What is asked >> Provide the data again in its entirety, exactly as given.

Collected data start

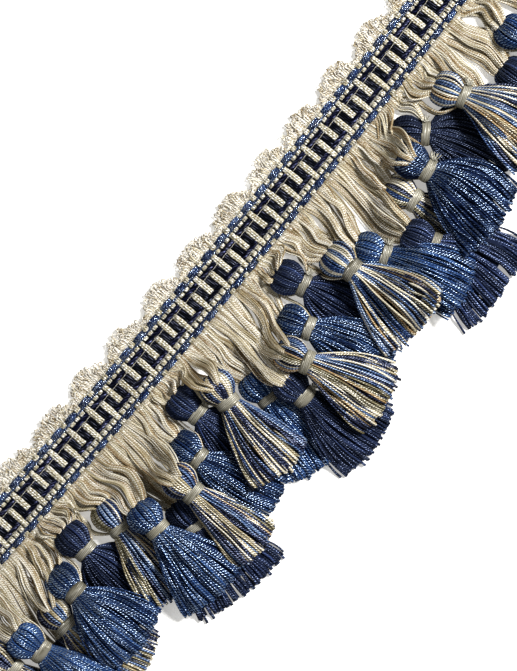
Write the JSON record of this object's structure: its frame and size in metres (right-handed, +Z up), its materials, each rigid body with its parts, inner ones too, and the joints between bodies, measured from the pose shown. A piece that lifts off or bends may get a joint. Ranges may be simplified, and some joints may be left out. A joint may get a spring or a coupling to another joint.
{
  "type": "tassel fringe trim",
  "caption": "Flat woven braid heading with a scalloped picot edge along one side and tied yarn tassels hanging in overlapping layers from the other.",
  "frame": {"origin": "centre of the heading's flat underside, on the surface that the trim lies on", "axes": "+X along the trim, +Y toward the picot edge so that the tassels lie toward -Y, +Z up out of the surface"},
  "size_m": [0.3178, 0.1017, 0.0198],
  "materials": {
    "braid": "woven cotton and rayon braid, ecru, navy and mid blue",
    "ecru_yarn": "loose two-ply ecru yarn with a soft sheen",
    "navy_yarn": "twisted navy rayon yarn, silky sheen",
    "blue_yarn": "twisted mid blue rayon yarn, silky sheen",
    "mixed_yarn": "mixed ecru, tan and blue twisted yarns, silky sheen",
    "tie_thread": "satin binding thread, greyish beige"
  },
  "bodies": {
    "root": {"heading": "braid", "fringe": "ecru_yarn", "tassel_01": "navy_yarn", "tie_01": "tie_thread", "tassel_02": "mixed_yarn", "tie_02": "tie_thread", "tassel_03": "blue_yarn", "tie_03": "tie_thread", "tassel_04": "navy_yarn", "tie_04": "tie_thread", "tassel_05": "mixed_yarn", "tie_05": "tie_thread", "tassel_06": "blue_yarn", "tie_06": "tie_thread", "tassel_07": "navy_yarn", "tie_07": "tie_thread", "tassel_08": "mixed_yarn", "tie_08": "tie_thread", "tassel_09": "blue_yarn", "tie_09": "tie_thread", "tassel_10": "navy_yarn", "tie_10": "tie_thread", "tassel_11": "mixed_yarn", "tie_11": "tie_thread", "tassel_12": "blue_yarn", "tie_12": "tie_thread", "tassel_13": "navy_yarn", "tie_13": "tie_thread", "tassel_14": "mixed_yarn", "tie_14": "tie_thread", "tassel_15": "blue_yarn", "tie_15": "tie_thread", "tassel_16": "navy_yarn", "tie_16": "tie_thread", "tassel_17": "mixed_yarn", "tie_17": "tie_thread", "tassel_18": "blue_yarn", "tie_18": "tie_thread", "tassel_19": "navy_yarn", "tie_19": "tie_thread", "tassel_20": "mixed_yarn", "tie_20": "tie_thread", "tassel_21": "blue_yarn", "tie_21": "tie_thread", "tassel_22": "navy_yarn", "tie_22": "tie_thread", "tassel_23": "mixed_yarn", "tie_23": "tie_thread", "tassel_24": "blue_yarn", "tie_24": "tie_thread", "tassel_25": "navy_yarn", "tie_25": "tie_thread", "tassel_26": "mixed_yarn", "tie_26": "tie_thread", "tassel_27": "blue_yarn", "tie_27": "tie_thread", "tassel_28": "navy_yarn", "tie_28": "tie_thread", "tassel_29": "blue_yarn", "tie_29": "tie_thread"}
  },
  "joints": []
}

Collected data end

Answer to the exercise >>
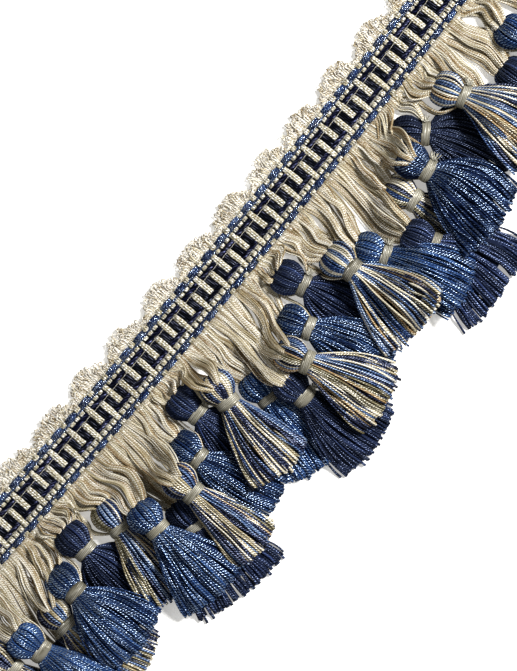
Write the JSON record of this object's structure: its frame and size in metres (right-handed, +Z up), its materials, each rigid body with its parts, inner ones too, and the joints between bodies, measured from the pose shown. A piece that lifts off or bends may get a joint. Ranges may be simplified, and some joints may be left out. A joint may get a spring or a coupling to another joint.
{
  "type": "tassel fringe trim",
  "caption": "Flat woven braid heading with a scalloped picot edge along one side and tied yarn tassels hanging in overlapping layers from the other.",
  "frame": {"origin": "centre of the heading's flat underside, on the surface that the trim lies on", "axes": "+X along the trim, +Y toward the picot edge so that the tassels lie toward -Y, +Z up out of the surface"},
  "size_m": [0.3178, 0.1017, 0.0198],
  "materials": {
    "braid": "woven cotton and rayon braid, ecru, navy and mid blue",
    "ecru_yarn": "loose two-ply ecru yarn with a soft sheen",
    "navy_yarn": "twisted navy rayon yarn, silky sheen",
    "blue_yarn": "twisted mid blue rayon yarn, silky sheen",
    "mixed_yarn": "mixed ecru, tan and blue twisted yarns, silky sheen",
    "tie_thread": "satin binding thread, greyish beige"
  },
  "bodies": {
    "root": {"heading": "braid", "fringe": "ecru_yarn", "tassel_01": "navy_yarn", "tie_01": "tie_thread", "tassel_02": "mixed_yarn", "tie_02": "tie_thread", "tassel_03": "blue_yarn", "tie_03": "tie_thread", "tassel_04": "navy_yarn", "tie_04": "tie_thread", "tassel_05": "mixed_yarn", "tie_05": "tie_thread", "tassel_06": "blue_yarn", "tie_06": "tie_thread", "tassel_07": "navy_yarn", "tie_07": "tie_thread", "tassel_08": "mixed_yarn", "tie_08": "tie_thread", "tassel_09": "blue_yarn", "tie_09": "tie_thread", "tassel_10": "navy_yarn", "tie_10": "tie_thread", "tassel_11": "mixed_yarn", "tie_11": "tie_thread", "tassel_12": "blue_yarn", "tie_12": "tie_thread", "tassel_13": "navy_yarn", "tie_13": "tie_thread", "tassel_14": "mixed_yarn", "tie_14": "tie_thread", "tassel_15": "blue_yarn", "tie_15": "tie_thread", "tassel_16": "navy_yarn", "tie_16": "tie_thread", "tassel_17": "mixed_yarn", "tie_17": "tie_thread", "tassel_18": "blue_yarn", "tie_18": "tie_thread", "tassel_19": "navy_yarn", "tie_19": "tie_thread", "tassel_20": "mixed_yarn", "tie_20": "tie_thread", "tassel_21": "blue_yarn", "tie_21": "tie_thread", "tassel_22": "navy_yarn", "tie_22": "tie_thread", "tassel_23": "mixed_yarn", "tie_23": "tie_thread", "tassel_24": "blue_yarn", "tie_24": "tie_thread", "tassel_25": "navy_yarn", "tie_25": "tie_thread", "tassel_26": "mixed_yarn", "tie_26": "tie_thread", "tassel_27": "blue_yarn", "tie_27": "tie_thread", "tassel_28": "navy_yarn", "tie_28": "tie_thread", "tassel_29": "blue_yarn", "tie_29": "tie_thread"}
  },
  "joints": []
}